● **Objective**:
The required output is every line from the beginning of the entries below through the line that includes "return disc(lamp_cap_z, lamp_cap_length, lamp_cap_d", copied exactly.

● **Excerpted records**:
— Begin —
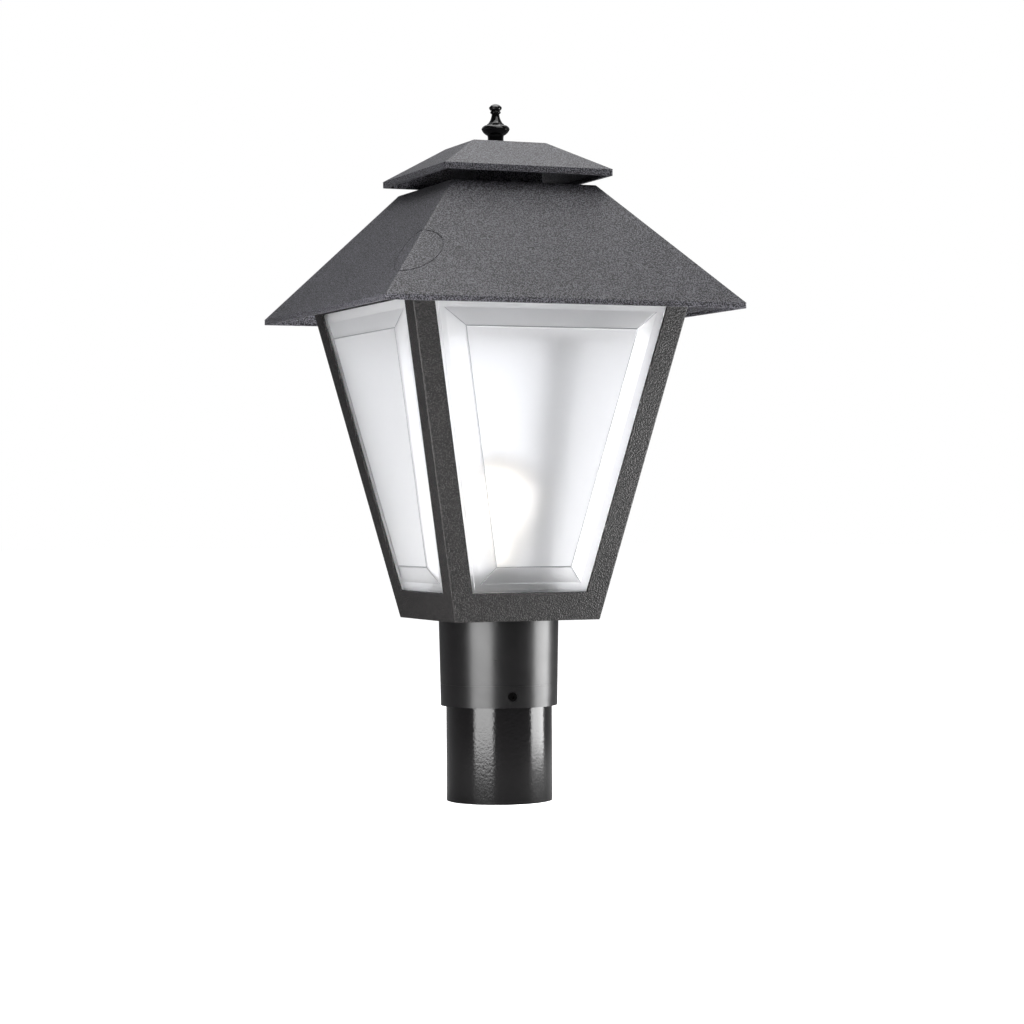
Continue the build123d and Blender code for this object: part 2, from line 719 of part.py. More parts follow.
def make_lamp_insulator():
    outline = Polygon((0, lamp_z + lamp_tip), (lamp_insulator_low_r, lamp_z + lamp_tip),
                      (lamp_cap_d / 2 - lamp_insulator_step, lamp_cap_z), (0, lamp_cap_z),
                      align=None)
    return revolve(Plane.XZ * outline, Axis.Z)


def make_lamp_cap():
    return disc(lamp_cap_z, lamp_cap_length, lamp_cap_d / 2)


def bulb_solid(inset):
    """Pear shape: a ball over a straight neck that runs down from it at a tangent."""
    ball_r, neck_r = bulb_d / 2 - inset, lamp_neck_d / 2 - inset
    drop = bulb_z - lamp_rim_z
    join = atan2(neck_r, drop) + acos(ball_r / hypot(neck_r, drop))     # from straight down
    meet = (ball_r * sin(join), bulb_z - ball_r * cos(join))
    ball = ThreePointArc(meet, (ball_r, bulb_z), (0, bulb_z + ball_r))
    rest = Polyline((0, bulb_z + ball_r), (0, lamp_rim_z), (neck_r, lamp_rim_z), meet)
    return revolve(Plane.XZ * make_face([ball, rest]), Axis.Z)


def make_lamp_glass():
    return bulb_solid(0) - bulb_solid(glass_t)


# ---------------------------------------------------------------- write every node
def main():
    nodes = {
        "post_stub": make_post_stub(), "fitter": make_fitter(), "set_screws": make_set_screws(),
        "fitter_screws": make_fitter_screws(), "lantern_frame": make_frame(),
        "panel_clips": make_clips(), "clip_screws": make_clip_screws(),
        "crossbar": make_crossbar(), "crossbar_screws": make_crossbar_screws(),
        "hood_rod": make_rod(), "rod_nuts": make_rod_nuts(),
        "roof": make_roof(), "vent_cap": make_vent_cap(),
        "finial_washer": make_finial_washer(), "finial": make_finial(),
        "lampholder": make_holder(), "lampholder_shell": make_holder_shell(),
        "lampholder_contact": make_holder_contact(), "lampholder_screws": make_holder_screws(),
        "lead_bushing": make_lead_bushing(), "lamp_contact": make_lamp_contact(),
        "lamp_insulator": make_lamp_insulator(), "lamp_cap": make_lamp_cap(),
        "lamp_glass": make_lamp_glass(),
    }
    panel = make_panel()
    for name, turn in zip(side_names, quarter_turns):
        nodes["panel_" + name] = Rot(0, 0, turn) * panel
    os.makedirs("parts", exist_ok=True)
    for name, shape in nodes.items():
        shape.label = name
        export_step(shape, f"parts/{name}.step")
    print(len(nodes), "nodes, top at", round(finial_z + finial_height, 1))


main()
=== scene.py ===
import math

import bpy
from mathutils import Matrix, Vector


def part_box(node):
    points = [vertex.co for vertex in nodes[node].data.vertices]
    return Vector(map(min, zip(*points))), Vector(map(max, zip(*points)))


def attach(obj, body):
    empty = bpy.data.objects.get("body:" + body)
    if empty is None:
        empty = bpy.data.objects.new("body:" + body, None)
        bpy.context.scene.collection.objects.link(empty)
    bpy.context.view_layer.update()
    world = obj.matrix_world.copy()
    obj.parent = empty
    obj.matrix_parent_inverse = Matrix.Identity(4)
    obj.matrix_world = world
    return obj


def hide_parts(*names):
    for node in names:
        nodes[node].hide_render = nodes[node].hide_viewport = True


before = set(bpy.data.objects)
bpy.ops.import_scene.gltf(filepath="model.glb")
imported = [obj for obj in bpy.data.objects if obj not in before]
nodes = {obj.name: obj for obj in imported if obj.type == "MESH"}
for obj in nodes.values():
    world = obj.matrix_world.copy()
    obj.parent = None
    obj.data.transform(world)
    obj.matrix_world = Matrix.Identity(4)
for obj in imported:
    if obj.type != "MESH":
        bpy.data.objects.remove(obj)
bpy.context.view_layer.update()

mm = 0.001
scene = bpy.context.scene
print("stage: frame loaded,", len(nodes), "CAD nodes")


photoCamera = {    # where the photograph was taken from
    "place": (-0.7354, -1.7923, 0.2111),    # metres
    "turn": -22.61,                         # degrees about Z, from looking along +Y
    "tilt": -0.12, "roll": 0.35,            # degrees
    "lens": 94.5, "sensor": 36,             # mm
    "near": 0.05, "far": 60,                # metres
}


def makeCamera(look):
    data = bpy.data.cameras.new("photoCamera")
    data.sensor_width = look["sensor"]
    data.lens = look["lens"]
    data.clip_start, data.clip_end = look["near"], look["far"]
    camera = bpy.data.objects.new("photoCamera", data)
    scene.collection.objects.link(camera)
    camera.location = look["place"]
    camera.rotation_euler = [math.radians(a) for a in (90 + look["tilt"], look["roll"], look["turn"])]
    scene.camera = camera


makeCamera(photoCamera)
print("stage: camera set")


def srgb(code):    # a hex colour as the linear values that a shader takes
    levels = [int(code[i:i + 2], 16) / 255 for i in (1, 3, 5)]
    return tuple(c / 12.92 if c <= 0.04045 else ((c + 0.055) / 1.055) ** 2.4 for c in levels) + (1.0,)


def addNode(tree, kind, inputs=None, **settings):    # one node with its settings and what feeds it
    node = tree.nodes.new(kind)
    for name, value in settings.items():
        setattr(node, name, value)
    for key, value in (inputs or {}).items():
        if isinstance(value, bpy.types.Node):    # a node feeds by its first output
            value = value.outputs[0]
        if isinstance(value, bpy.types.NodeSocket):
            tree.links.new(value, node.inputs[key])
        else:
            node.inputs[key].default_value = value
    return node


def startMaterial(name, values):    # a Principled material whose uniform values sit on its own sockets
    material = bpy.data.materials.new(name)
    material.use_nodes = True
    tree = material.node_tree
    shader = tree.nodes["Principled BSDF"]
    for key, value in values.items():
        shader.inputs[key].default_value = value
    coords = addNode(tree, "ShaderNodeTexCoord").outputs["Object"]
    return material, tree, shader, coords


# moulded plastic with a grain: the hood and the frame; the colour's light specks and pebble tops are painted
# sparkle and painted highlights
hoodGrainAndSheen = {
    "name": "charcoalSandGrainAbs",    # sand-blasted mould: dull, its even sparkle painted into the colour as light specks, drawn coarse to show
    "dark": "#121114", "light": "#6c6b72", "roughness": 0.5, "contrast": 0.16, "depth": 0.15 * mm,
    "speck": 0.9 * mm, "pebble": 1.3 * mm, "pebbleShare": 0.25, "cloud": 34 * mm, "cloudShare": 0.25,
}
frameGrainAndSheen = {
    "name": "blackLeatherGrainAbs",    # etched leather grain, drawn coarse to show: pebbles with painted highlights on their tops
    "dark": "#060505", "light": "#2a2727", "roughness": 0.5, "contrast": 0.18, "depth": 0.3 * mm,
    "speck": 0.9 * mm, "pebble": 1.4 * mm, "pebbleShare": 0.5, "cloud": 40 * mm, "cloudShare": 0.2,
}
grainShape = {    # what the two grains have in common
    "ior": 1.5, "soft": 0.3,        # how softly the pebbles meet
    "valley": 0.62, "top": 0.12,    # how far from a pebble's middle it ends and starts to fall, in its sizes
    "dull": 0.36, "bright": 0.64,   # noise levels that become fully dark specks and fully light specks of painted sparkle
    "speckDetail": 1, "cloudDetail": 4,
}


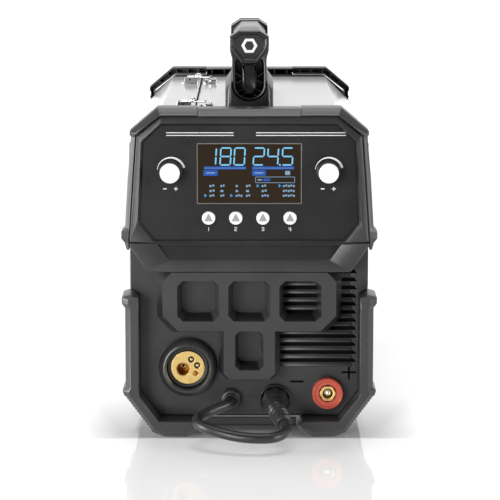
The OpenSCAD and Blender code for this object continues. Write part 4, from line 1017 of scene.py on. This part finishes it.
— End —
● **Written response**:
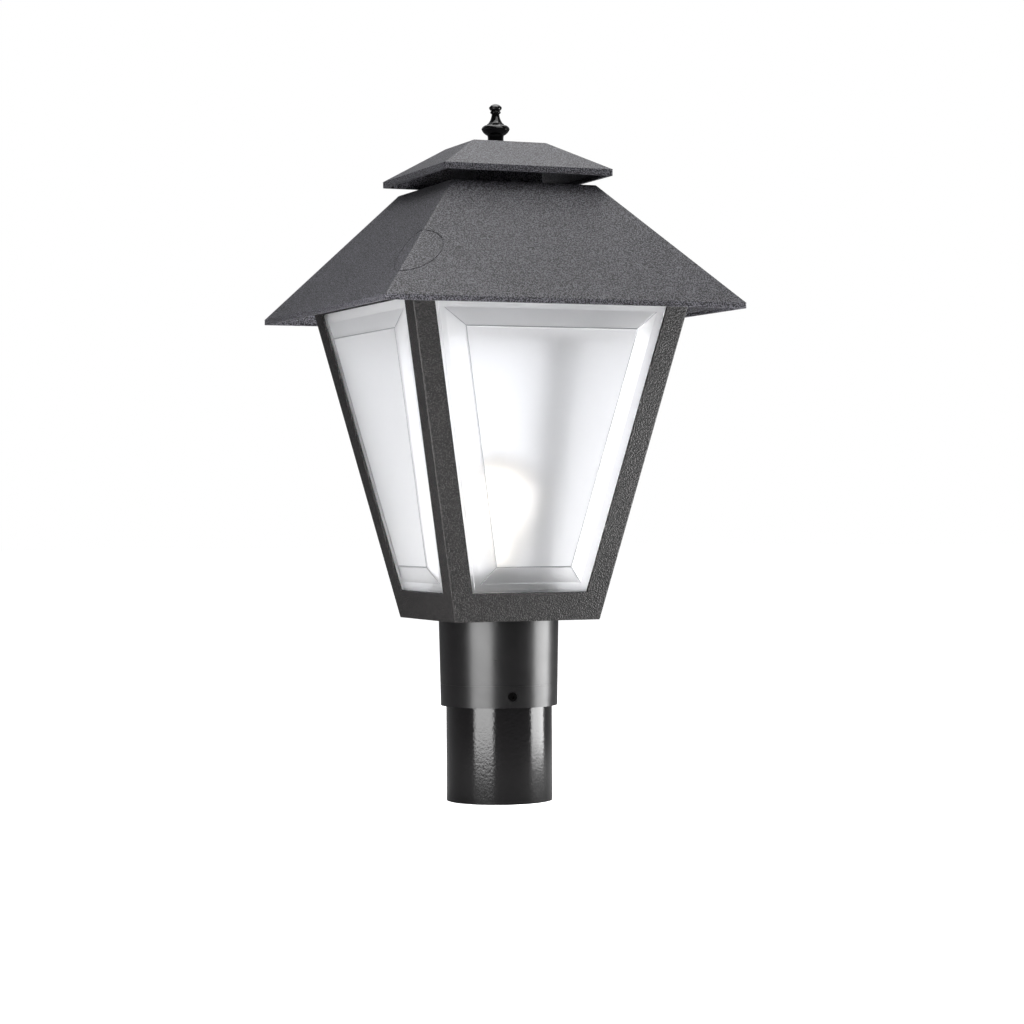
Continue the build123d and Blender code for this object: part 2, from line 719 of part.py. More parts follow.
def make_lamp_insulator():
    outline = Polygon((0, lamp_z + lamp_tip), (lamp_insulator_low_r, lamp_z + lamp_tip),
                      (lamp_cap_d / 2 - lamp_insulator_step, lamp_cap_z), (0, lamp_cap_z),
                      align=None)
    return revolve(Plane.XZ * outline, Axis.Z)


def make_lamp_cap():
    return disc(lamp_cap_z, lamp_cap_length, lamp_cap_d / 2)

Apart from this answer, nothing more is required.